**Dataset extract:**
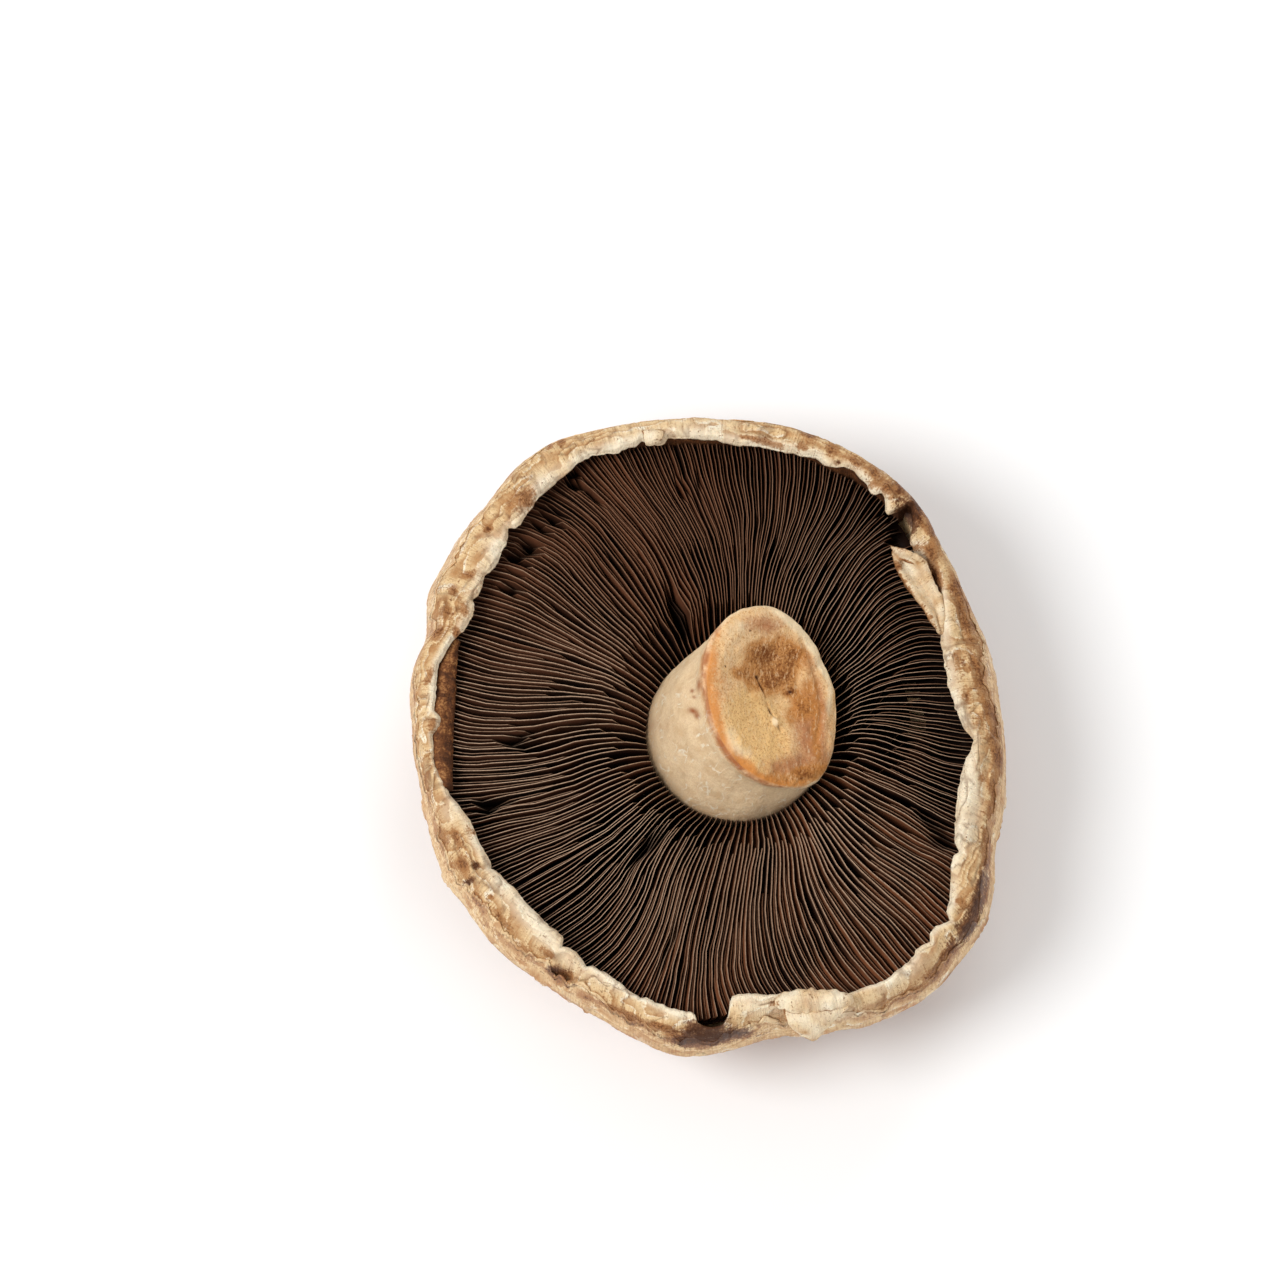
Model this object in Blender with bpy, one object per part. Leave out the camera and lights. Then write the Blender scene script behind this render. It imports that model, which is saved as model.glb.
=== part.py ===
"""A portobello mushroom as picked, lying on the crown of its cap with its gills up.

Three bodies, one for each part with a colour of its own: the cap (flesh, scaly skin and torn
rim), the gills (thin plates on one bed) and the stem with its slanting cut end.
The frame: +Z up, origin on the surface under the middle of the mushroom's box, angles
anticlockwise from +X as seen from above. Lengths are in millimetres until a mesh is made.
"""

import bisect
import math

import bmesh
import bpy
from mathutils import Vector, noise

MM = 0.001
TURN = 2 * math.pi

# The cap's outline, seen from above: its radius every 15 degrees
OUTLINE_RADII = [
    55.6, 55.1, 56.1, 58.4, 61.0, 62.2, 61.8, 62.8,
    64.0, 63.2, 59.9, 57.2, 55.8, 56.2, 57.0, 57.3,
    57.8, 60.4, 62.0, 61.2, 63.6, 64.3, 61.6, 57.6,
]  # fmt: skip
MEAN_RADIUS = 59.4

# The dome between its flat crown and its widest line
REST_SPOT_RADIUS = 17.0  # the crown is flat out to here
REST_SPOT_SHARE = 0.27  # and leaves the surface at this share of the outline
WIDEST_HEIGHT = 24.0
SHOULDER = (2.3, 0.6)  # the two powers that shape the dome
SECTION_STEPS = 400  # how finely the dome's section is measured

# The shingled scales: rows of torn upper edges, each a small step up from the skin above it
FIRST_SCALE_ROW = 16.0  # along the section from the flat crown
SCALE_ROW_PITCH = 4.8
SCALE_ROWS = 8
SCALE_STEP_LENGTH = 0.5
SCALE_RELIEF = 0.95
SCALE_LIFTS = (0.1, 0.8, 1.0, 0.7)  # across one scale, column by column
SCALE_CRESCENT = (1.2, 0.2, -0.4, 0.2)  # how far outwards its edge lies in each column
SCALE_WANDER = 1.6  # how unevenly the rows run
FIRST_ROW_FADE = 0.25  # the first row's share of the full relief
NORMAL_REACH = 0.2  # either side of a point, for the direction that is square to the skin
CAP_COLUMNS = 132  # a multiple of the columns of a scale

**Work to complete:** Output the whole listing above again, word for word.

**Answer to the exercise:**
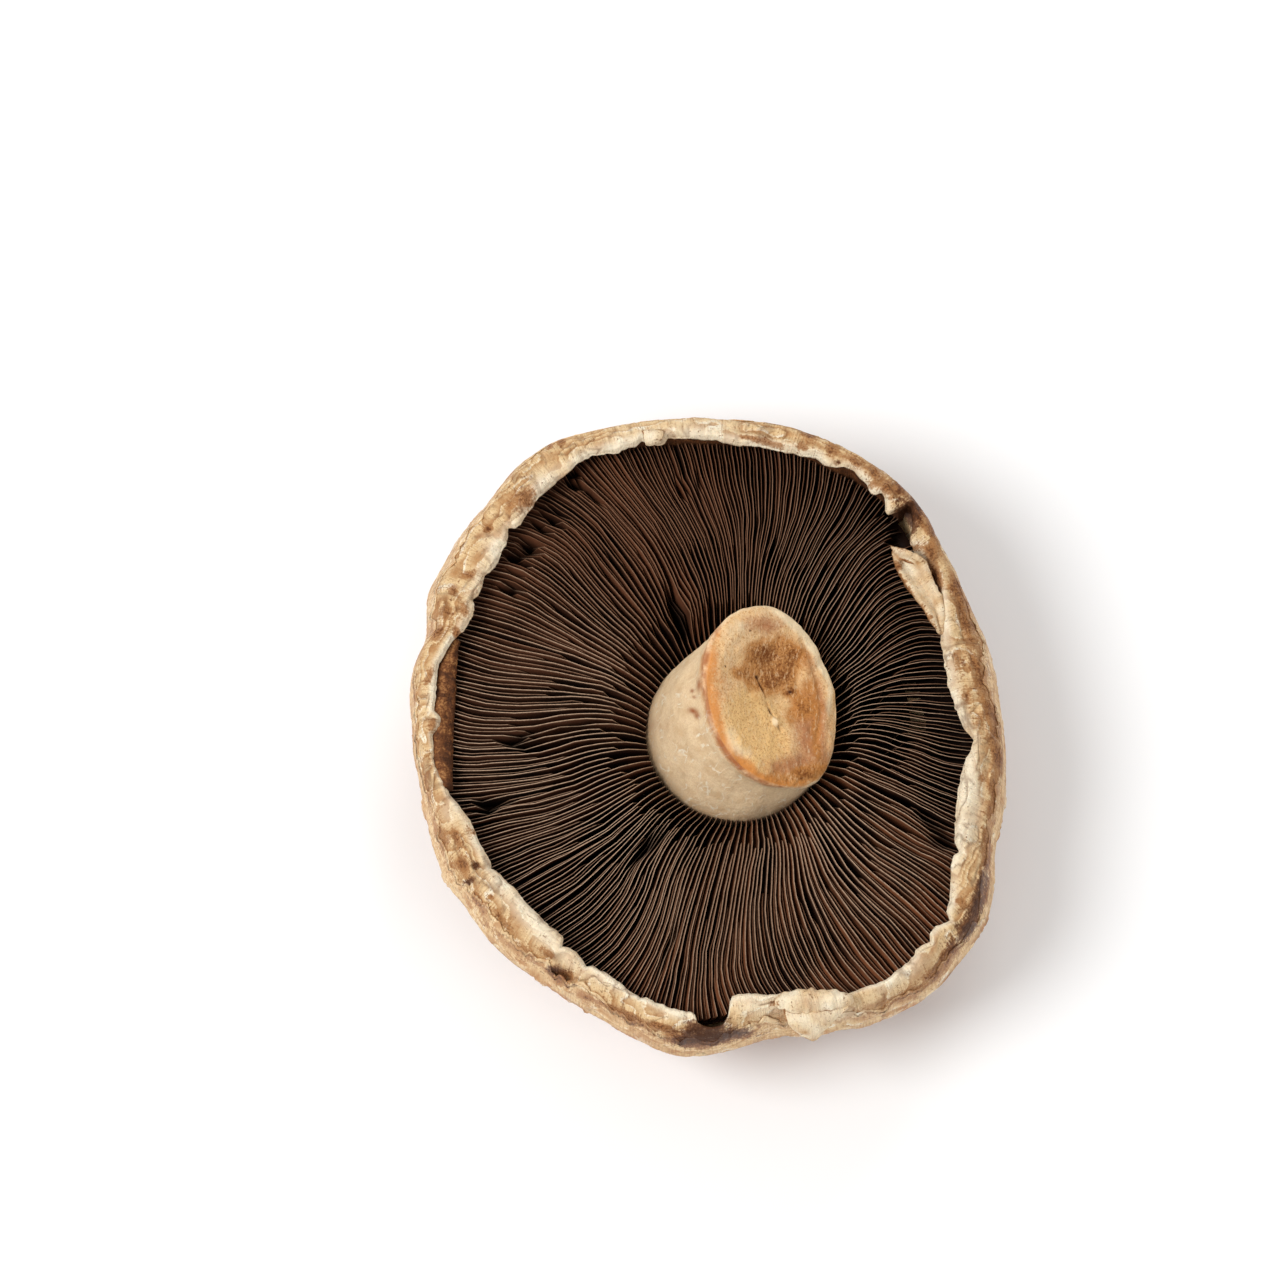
Model this object in Blender with bpy, one object per part. Leave out the camera and lights. Then write the Blender scene script behind this render. It imports that model, which is saved as model.glb.
=== part.py ===
"""A portobello mushroom as picked, lying on the crown of its cap with its gills up.

Three bodies, one for each part with a colour of its own: the cap (flesh, scaly skin and torn
rim), the gills (thin plates on one bed) and the stem with its slanting cut end.
The frame: +Z up, origin on the surface under the middle of the mushroom's box, angles
anticlockwise from +X as seen from above. Lengths are in millimetres until a mesh is made.
"""

import bisect
import math

import bmesh
import bpy
from mathutils import Vector, noise

MM = 0.001
TURN = 2 * math.pi

# The cap's outline, seen from above: its radius every 15 degrees
OUTLINE_RADII = [
    55.6, 55.1, 56.1, 58.4, 61.0, 62.2, 61.8, 62.8,
    64.0, 63.2, 59.9, 57.2, 55.8, 56.2, 57.0, 57.3,
    57.8, 60.4, 62.0, 61.2, 63.6, 64.3, 61.6, 57.6,
]  # fmt: skip
MEAN_RADIUS = 59.4

# The dome between its flat crown and its widest line
REST_SPOT_RADIUS = 17.0  # the crown is flat out to here
REST_SPOT_SHARE = 0.27  # and leaves the surface at this share of the outline
WIDEST_HEIGHT = 24.0
SHOULDER = (2.3, 0.6)  # the two powers that shape the dome
SECTION_STEPS = 400  # how finely the dome's section is measured

# The shingled scales: rows of torn upper edges, each a small step up from the skin above it
FIRST_SCALE_ROW = 16.0  # along the section from the flat crown
SCALE_ROW_PITCH = 4.8
SCALE_ROWS = 8
SCALE_STEP_LENGTH = 0.5
SCALE_RELIEF = 0.95
SCALE_LIFTS = (0.1, 0.8, 1.0, 0.7)  # across one scale, column by column
SCALE_CRESCENT = (1.2, 0.2, -0.4, 0.2)  # how far outwards its edge lies in each column
SCALE_WANDER = 1.6  # how unevenly the rows run
FIRST_ROW_FADE = 0.25  # the first row's share of the full relief
NORMAL_REACH = 0.2  # either side of a point, for the direction that is square to the skin
CAP_COLUMNS = 132  # a multiple of the columns of a scale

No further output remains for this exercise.